Madalyonun diğer yüzü

Abone Ol

Çoğu insan, olayları kendi penceresinden yorumlar. Ona anlatıldığı kadarını bilir ve araştırma zahmetine girmez. Örnek veriyorum biriyle aranız çok iyidir ve o kişi diğer bir kişiyle arasını bilinmeyen bir sebepten dolayı açmıştır. Gider size o kişiyi çekiştirir ve onun hakkında yalan yanlış şeyler söyler. Sizde size gelip olayı anlatan kişiye güvenirsiniz ve olayın diğer yüzünü bilmeden size anlatılan yalanlara yani iftiralara inanırsınız ve laf yayılır gider…

Bilmediğiniz bir şey vardır. O kişiye iftira atılmıştır ve söz konusu kişi kendisine atılan iftiralardan boğulmaya başlamıştır. Kendisini kurtarmaya çalışır fakat laf öyle bir yayılmıştır ki en sonunda baş edemez ve olayı akışına bırakır. Siz size söylenene inanırken, olayı araştırmadan yalanı yani iftirayı öyle kabul ederken bir başkasına haksızlık yapıyorsunuzdur farkında değilsinizdir…

İftira, bir kişi hakkında doğru olmayan ve onu şuçlayıcı söz ve sözler bütünüdür diyebiliriz. Kısa vadeli olarak atılan kişiye zarar verse de uzun vadeli olarak atana zarar verir. Çünkü günün sonunda insana yaptığı bumerang misali geri döner. Bu, geçmişten günümüze pek çok kişi tarafından test edilmiş ve onaylanmıştır. Meşhurdur ki “kimsenin yaptığı kimsenin yanına kalmaz.”

Fakat bazı insanlar bu gerçeği göz ardı eder ve sevmedikleri insanlar hakkında topluma karşı onları küçük düşürücü ve rencide edici cümleler kurar. “Ateş olmayan yerden duman çıkar mı?” dediğinizi duyar gibiyim. Üzülerek söylüyorum ki bazen çıkar. Çünkü iftira denen bir şey var! 

Öncelikle şunu söylemeliyim ki, bir konu ya da bir kişi hakkında kötü bir şey duyuyorsak olayın doğruluğunu araştırmakta fayda var. Belki madalyonun diğer yüzü farklıdır da biz bilmiyoruzdur. Belki iftira atılan kişinin anlatacakları ya da anlatamayacağı şeyler vardır da farkında değilizdir. Hiç kimse her konuda olayın iç yüzünü bilemez. Olayın farklı yüzlerinden haberdar olmayabiliriz. O yüzden meseleyi diğer taraftan da dinlemek çoğu zaman başkalarını haksız yere üzmemize engel olabilir. 

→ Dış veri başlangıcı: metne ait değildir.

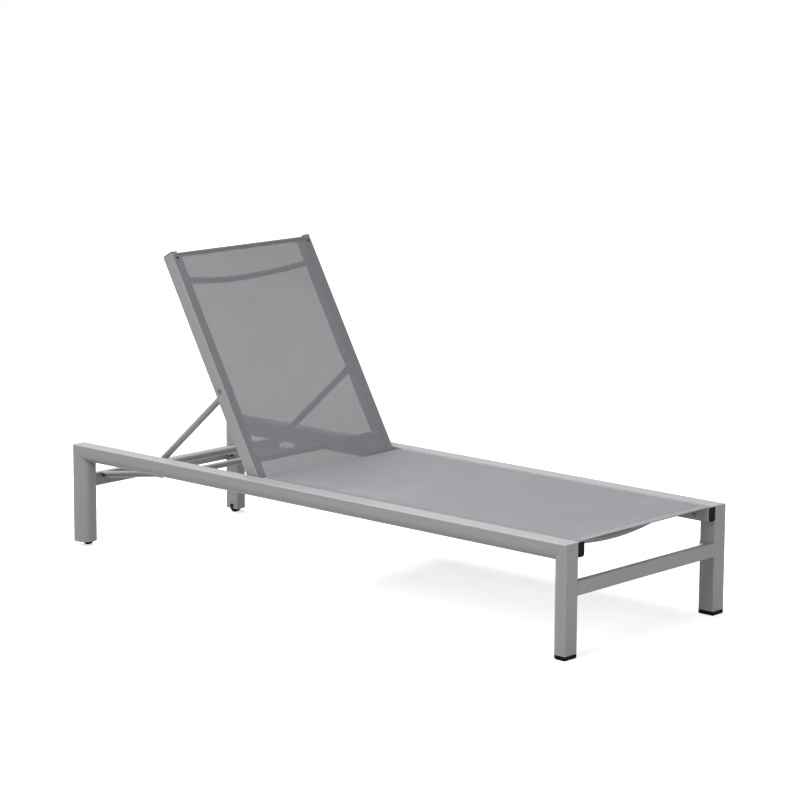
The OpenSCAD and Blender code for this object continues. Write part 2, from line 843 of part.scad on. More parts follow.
// Rack plate coped over the cradle's arm, its notches at the bar's places for each backrest angle
module rack_plate() {
    first = notch_at(back_angle);
    last = notch_at(back_angle - (notch_n - 1) * notch_step);
    top = cradle_d / 2 + notch_up + tooth_h;
    color(metal) on_cradle() translate([cradle_x - rack_t / 2, 0, 0]) difference() {
        translate([0, first - rack_over, 0]) lay_across() linear_extrude(rack_t)
            rack_outline(last - first + 2 * rack_over, top);
        for (i = [0 : notch_n - 1])
            translate([-over, notch_at(back_angle - i * notch_step), notch_z]) outward()
                cylinder(r = notch_r, h = rack_t + 2 * over, $fn = fine_fn);
        translate([rack_t / 2, first - rack_over - over, 0]) rotate([-90, 0, 0])
            cylinder(d = cradle_d, h = last - first + 2 * (rack_over + over));
    }
}

module rack_outline(l, top) {
    square([l, top - tooth_h]);
    translate([tooth_h, 0]) square([l - 2 * tooth_h, top]);
    for (x = [tooth_h, l - tooth_h])
        translate([x, top - tooth_h]) circle(r = tooth_h);
}

module rack_plate_right() {
    rack_plate();
}

module rack_plate_left() {
    left() rack_plate();
}

// Bracket under the side rail's inner face that carries the cradle's arm
module rack_hanger() {
    drop = hanger_top - hanger_arm_z + hanger_t / 2;
    color(metal) difference() {
        translate([0, hanger_y - hanger_w / 2, 0]) {
            translate([rail_in - hanger_t, 0, hanger_top - drop]) cube([hanger_t, hanger_w, drop]);
            translate([cradle_x, 0, hanger_arm_z - hanger_t / 2])
                cube([rail_in - cradle_x, hanger_w, hanger_t]);
        }
        on_cradle() translate([cradle_x, 0, 0]) lay_along() cylinder(d = cradle_d, h = cradle_l);
        for (s = [-1, 1])
            translate([rail_in - hanger_t - over, hanger_bolt_y(s), hanger_bolt_z])
                outward() cylinder(d = hanger_bolt_d + 2 * bolt_play, h = hanger_t + 2 * over);
    }
}

module rack_hanger_right() {
    rack_hanger();
}

module rack_hanger_left() {
    left() rack_hanger();
}

module rack_hanger_bolts() {
    color(steel) both() for (s = [-1, 1])
        translate([rail_in - hanger_t, hanger_bolt_y(s), hanger_bolt_z]) outward()
            bolt(hanger_bolt_d, hanger_t + tube_wall + thread_l, low_head_h);
}

// Cross bolts with their heads on the cradle's outboard side
module rack_end_bolts() {
    color(black) both() on_cradle() translate([cradle_x + cradle_d / 2, -cradle_bolt_in, 0])
        rotate([0, -90, 0]) bolt(cradle_bolt_d, cradle_d + low_head_h);
}

module hinge_bolts() {
    color(steel) both() translate([back_in - side_play, hinge_y, hinge_z]) outward()
        bolt(hinge_d, rail_in - back_in + side_play + tube_wall + thread_l, hinge_head_h);
}

module hinge_spacers() {
    color(black) both() translate([back_out + side_play, hinge_y, hinge_z]) outward() difference() {
        cylinder(d = spacer_d, h = hinge_gap - side_play);
        translate([0, 0, -over]) cylinder(d = hinge_d + 2 * bolt_play, h = hinge_gap + 2 * over);
    }
}

module axle_bolts() {
    color(black) both() translate([rail_in, leg_y, wheel_z]) outward()
        bolt(axle_d, tube_w - tube_wall, low_head_h);
}

// Wheel turned about its axle: hub, web, rim and rounded tread
module wheel() {
    web_r = wheel_d / 2 - rim_t;
    axle_x = (rail_in + tube_wall + boss_x) / 2;
    color(black) translate([axle_x, leg_y, wheel_z]) outward() rotate_extrude($fn = fine_fn) difference() {
        union() {
            translate([0, -hub_w / 2]) square([hub_d / 2, hub_w]);
            translate([0, -web_t / 2]) square([web_r + over, web_t]);
            translate([web_r + rim_t / 2, 0]) round_box([rim_t, tread_w], tread_r);
        }
        translate([0, -hub_w / 2 - over]) square([wheel_bore_d / 2, hub_w + 2 * over]);
    }
}

module wheel_right() {
    wheel();
}

module wheel_left() {
    left() wheel();
}

module pivot_sleeve(at, d) {
    translate([back_in, at, 0]) outward() cylinder(d = d, h = sling_rail_w);
}

module pivot_bore(at, d) {
    translate([back_in - over, at, 0]) outward()
        cylinder(d = d + 2 * bolt_play, h = sling_rail_w + 2 * over);
}

module spigot_bore(at, front) {
    translate([back_in - over, at, front]) outward()
        cylinder(d = spigot_d + 2 * bolt_play, h = rail_wall + 2 * over);
}

module back_rail() {
    color(metal) on_back() difference() {
        union() {
            translate([back_x, back_top, back_w]) lay_along() linear_extrude(back_top - back_bottom)
                rail_section(back_size);
            pivot_sleeve(0, sleeve_d);
            pivot_sleeve(pivot_up, sleeve_d);
        }
        pivot_bore(0, hinge_d);
        pivot_bore(pivot_up, pivot_d);
        spigot_bore(low_bar_up, 0);
        for (in = [top_spreader_in, top_bar_in])
            spigot_bore(back_l - in, top_bars_front);
        at_rivet() rivet_hole();
    }
}

module back_rail_right() {
    back_rail();
}

module back_rail_left() {
    left() back_rail();
}

// The upper caps' plugs leave room for the top bar's spigots
module back_rail_caps() {
    color(black) both() {
        on_back() translate([back_x, back_bottom, back_w]) lay_along() rail_cap(back_size);
        difference() {
            on_back() translate([back_x, back_top, back_w]) mirror([0, 1, 0]) lay_along()
                rail_cap(back_size);
            at_top_bar() translate([back_in, 0, 0]) outward()
                cylinder(d = spigot_d + 2 * plug_play, h = spigot_l + over);
        }
    }
}

module at_top_bar() {
    on_back() translate([0, back_l - top_bar_in, top_bars_front]) children();
}

module at_back_spreader() {
    on_back() translate([0, back_l - top_spreader_in, top_bars_front]) children();
}

module at_low_bar() {
    on_back() translate([0, low_bar_up, 0]) children();
}

module back_top_bar() {
    color(metal) at_top_bar() straight_tube(back_in, top_bar_d);
}

module back_spreader() {
    color(metal) at_back_spreader() bowed_tube(back_in, back_bow, spreader_d);
}

module back_low_bar() {
    color(metal) at_low_bar() straight_tube(back_in, low_bar_d);
}

module back_bar_plugs() {
    color(steel) both() {
        at_top_bar() straight_plug(back_in, top_bar_d);
        at_back_spreader() bowed_plug(back_in, back_bow, spreader_d);
        at_low_bar() straight_plug(back_in, low_bar_d);
    }
}

module back_sling() {
    slot_x = back_out - back_channel_in;
    top = back_l - back_sling_top;
    color(sling_grey) on_back() difference() {
        translate([0, top, back_face]) lay_along() linear_extrude(top - back_sling_low)
            sling_section(back_in, slot_x, back_sag);
        translate([0, top, back_face]) mirror([0, 1, 0]) edge_cut(slot_x, back_sling_bow);
        both() at_rivet() rivet_hole();
    }
}

module at_rivet() {
    translate([back_in + rivet_side, back_l - rivet_in, back_face]) children();
}

module rivet_hole() {
    translate([0, 0, -rail_wall - over])
        cylinder(d = rivet_d + 2 * bolt_play, h = rail_wall + sling_t + 2 * over);
}

// Rivets through the sling and the front wall of each backrest rail
module sling_rivets() {
    head_step = rivet_head_h / 2;
    color(black) on_back() both() at_rivet() {
        translate([0, 0, -rail_wall - rivet_tail])
            cylinder(d = rivet_d, h = rail_wall + rivet_tail + sling_t + head_step);
        translate([0, 0, sling_t]) cylinder(d = rivet_head_d, h = head_step);
        translate([0, 0, sling_t + head_step]) cylinder(d1 = rivet_head_d, d2 = rivet_d, h = head_step);
    }
}

// Pivot bolts: head on the rail's outboard face, nut inboard of the bail's arm
module bail_pivot_bolts() {
    nut_x = bail_x - bail_arm_d / 2 - side_play;
    color(steel) both() on_back() translate([0, pivot_up, 0]) {
        translate([back_out, 0, 0]) rotate([0, -90, 0]) bolt(pivot_d, back_out - nut_x, low_head_h);
        translate([nut_x - pivot_nut_h, 0, 0]) outward() cylinder(d = pivot_d * nut_share, h = pivot_nut_h,
            $fn = 6);
    }
}

module bail_washers() {
    color(steel) both() on_back() translate([back_in - washer_t, pivot_up, 0]) outward() difference() {
        cylinder(d = sleeve_d, h = washer_t);
        translate([0, 0, -over]) cylinder(d = pivot_d + 2 * bolt_play, h = washer_t + 2 * over);
    }
}

// Arm of the bail: tube coped onto the crossbar, plugged above its pivot, with a cross sleeve for the bolt
module bail_arm() {
    color(metal) on_bail() difference() {
        union() {
            translate([bail_x, -bail_arm_over, 0]) rotate([-90, 0, 0])
                cylinder(d = bail_arm_d, h = bail_l + bail_arm_over);
            translate([bail_x - bail_arm_d / 2, 0, 0]) outward() cylinder(d = sleeve_d, h = bail_arm_d);
        }
        translate([bail_x, sleeve_d, 0]) rotate([-90, 0, 0])
            cylinder(d = bail_arm_d - 2 * bar_wall, h = bail_l);
        translate([bail_x - bail_arm_d / 2 - over, 0, 0]) outward()
            cylinder(d = pivot_d + 2 * bolt_play, h = bail_arm_d + 2 * over);
        translate([0, bail_l, 0]) outward() cylinder(d = bail_bar_d, h = half_w);
    }
}

module bail_arm_right() {
    bail_arm();
}

module bail_arm_left() {
    left() bail_arm();
}

module bail_bar() {
    color(metal) on_bail() translate([0, bail_l, 0]) straight_tube(bail_half, bail_bar_d);
}

module bail_bar_plugs() {
    color(black) both() on_bail() translate([bail_half, bail_l, 0]) outward() {
        cylinder(d1 = bail_bar_d, d2 = bail_bar_d - bail_plug_head, h = bail_plug_head);
        translate([0, 0, -plug_l]) cylinder(d = bail_bar_d - 2 * bar_wall - 2 * plug_play, h = plug_l);
    }
}

side_rail_left();
side_rail_right();
front_leg_left();
front_leg_right();
rear_leg_left();
rear_leg_right();
foot_stretcher();
head_stretcher();
foot_screws();
head_bolts();
foot_cap_left();
foot_cap_right();
seat_rail_left();
seat_rail_right();
seat_rail_caps();
seat_rail_screws();
seat_spreader_foot();
seat_spreader_head();
seat_spreader_plugs();
seat_sling();
rack_arm_left();
rack_arm_right();
rack_crossbar();
rack_plate_left();
rack_plate_right();
rack_hanger_left();
rack_hanger_right();
rack_hanger_bolts();
rack_end_bolts();
hinge_bolts();
hinge_spacers();
axle_bolts();
wheel_left();
wheel_right();
back_rail_left();
back_rail_right();
back_rail_caps();
back_top_bar();
back_spreader();
back_low_bar();
back_bar_plugs();
back_sling();
sling_rivets();
bail_pivot_bolts();
bail_washers();
bail_arm_left();
bail_arm_right();
bail_bar();
bail_bar_plugs();
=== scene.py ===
import json
from math import cos, pi, radians, sin, sqrt

import bmesh
import bpy
from mathutils import Matrix, Vector


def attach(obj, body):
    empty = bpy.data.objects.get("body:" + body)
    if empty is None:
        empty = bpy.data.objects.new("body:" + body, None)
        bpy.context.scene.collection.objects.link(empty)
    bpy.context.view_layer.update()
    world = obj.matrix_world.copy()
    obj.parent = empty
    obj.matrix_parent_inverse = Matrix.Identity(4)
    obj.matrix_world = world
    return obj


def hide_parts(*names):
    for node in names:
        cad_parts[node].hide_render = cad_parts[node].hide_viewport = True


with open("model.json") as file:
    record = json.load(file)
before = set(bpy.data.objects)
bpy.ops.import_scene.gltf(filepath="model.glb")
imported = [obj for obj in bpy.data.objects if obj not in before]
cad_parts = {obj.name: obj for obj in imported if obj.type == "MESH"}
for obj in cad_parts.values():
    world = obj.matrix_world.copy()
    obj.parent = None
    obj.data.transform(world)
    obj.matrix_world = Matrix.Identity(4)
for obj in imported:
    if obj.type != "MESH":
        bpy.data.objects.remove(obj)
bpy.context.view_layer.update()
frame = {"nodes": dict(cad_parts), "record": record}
nodes = frame["nodes"]
scene = bpy.context.scene

# The photograph's camera, fitted to the frame's corners, in metres and degrees
CAMERA_AT = (-6.1904, -5.6873, 2.0836)
CAMERA_YAW = 47.72
CAMERA_PITCH = 10.49
CAMERA_ROLL = 0.32
FOCAL_PX = 2958
IMAGE_PX = 800
SENSOR_MM = 36

camera_data = bpy.data.cameras.new("camera")
camera_data.sensor_width = SENSOR_MM
camera_data.lens = FOCAL_PX * SENSOR_MM / IMAGE_PX
camera_data.clip_end = 100
camera = bpy.data.objects.new("camera", camera_data)
camera.location = CAMERA_AT
camera.rotation_euler = (
    Matrix.Rotation(radians(-CAMERA_YAW), 4, "Z")
    @ Matrix.Rotation(radians(90 - CAMERA_PITCH), 4, "X")
    @ Matrix.Rotation(radians(CAMERA_ROLL), 4, "Z")
).to_euler()
scene.collection.objects.link(camera)
scene.camera = camera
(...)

İnsanoğlu olarak hepimiz her duyduğumuza inanmaya meyilliyiz çünkü meselenin iç yüzünü araştırmak çaba ve emek gerektirir ve bu çoğu kişiye vakit kaybı gibi gelebilir. Fakat ya anlatılanlar doğru değilse? Ya masum bir insanı haksız yere suçluyorsak? Ya madalyonun diğer yüzü farklıysa? Bütün bunlar düşünüldüğünde araştırma yapmaya değmez mi?

Araştırma yapıp yapmamak tabi ki kişiye kalmıştır. Fakat bir mesele ya da kişi hakkında araştırma yapmak bize vakit kaybı gibi geliyorsa ben olsam kötü söz söylenen ortamda bulunmamayı tercih ederim. En azından kendimi olayın dışında tutarak kimseye haksız bir muamele yapmamış olurum. Çünkü yalana ortak olmak çift taraflı olarak zararlı bir iştir ve o tarz ortamlarda bulunurken bunun böyle olduğunu göz önünde bulundurmak gerekir.